A pair of scrawny kids from the industrial heartland of Akron, Ohio, The Black Keys never had the pedigree or mysterious allure of their similarly blues-inclined counterparts The White Stripes. Yet The Black Keys’ has been one of the more remarkable ascents of recent times. Two decades ago they were goofing off in the basement, figuring out how they could play their first show. Today the duo of Dan Auerbach (vocals, guitar) and Patrick Carney (drums) fill theatres and arenas the world over and enjoy the kind of superstar status that’s seen them rack up multiple Grammys and platinum sales.

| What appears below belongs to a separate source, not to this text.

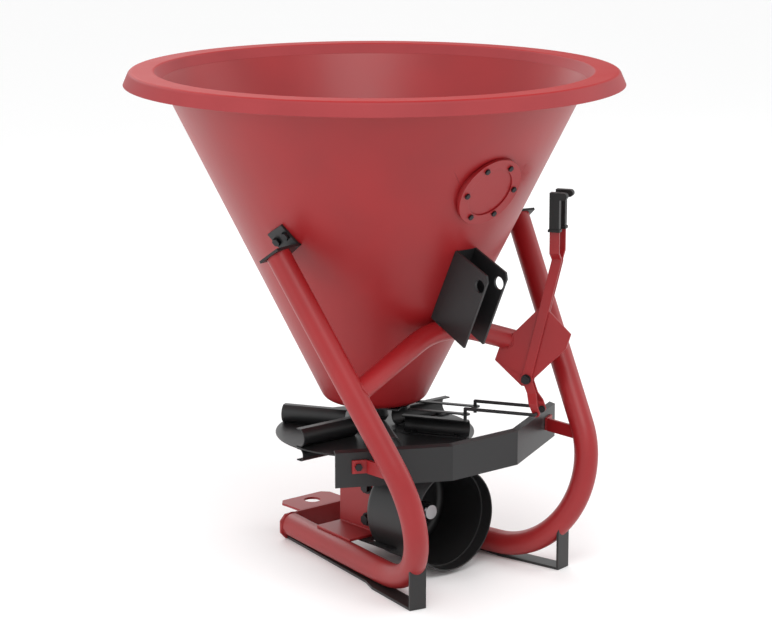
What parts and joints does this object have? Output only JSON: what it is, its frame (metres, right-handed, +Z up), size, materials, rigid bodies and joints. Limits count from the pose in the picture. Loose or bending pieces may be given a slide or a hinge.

Formed in 2001, The Black Keys took the raw spirit of the Delta as their entry point, before fucking with its form. The duo’s approach was always more inclusive though, treating the blues as a fluid entity through which they could streak it with heavy daubs of hip-hop, punk, hard-edged R&B and swampy Southern soul. Even in their formative days, Auerbach and Carney had an innate gift for absorbing the plurality of rock music and turning it into something nervy, fresh and ultimately euphoric.
They certainly never followed the easy route. Their debut, 2002’s The Big Come Up, was the first of three albums made in Carney’s basement, recorded in primitive lo-fi fashion on a cheap four-track. Follow-up Thickfreakness was largely the product of a 14-hour session with an old Tascam recorder, all the better to experience the spitting charge of the duo’s elemental garage-blues. By Rubber Factory (2004) they’d graduated to a disused tyre mill and cranked the noise through a rusted old console that served to make the Keys’ sound more expansive and sinister.
It wasn’t until fifth album Attack & Release (2008), their second on major label affiliate Nonesuch, that Auerbach and Carney headed into a studio and worked with an outside producer: Brian Burton, aka Danger Mouse. The songs were more ambitious, making use of guest musicians and a broader palette of sounds. It was their first record to dent the US Top 20, something they built on to glorious effect with next effort Brothers, issued two years later. Its combustible mix of pounding riff-rock and fat grooves suddenly blew them out into the lap of the wider world, where stadiums and mega-sales awaited.
Despite their huge success since, from 2014’s Billboard-topping Turn Blue to 2024’s Ohio Players, the pair appear not to have changed much. “We still work the same way,” says Carney. “We make stuff up in the studio, start goofing around, and the demos become the final record. It’s just like when we started out”.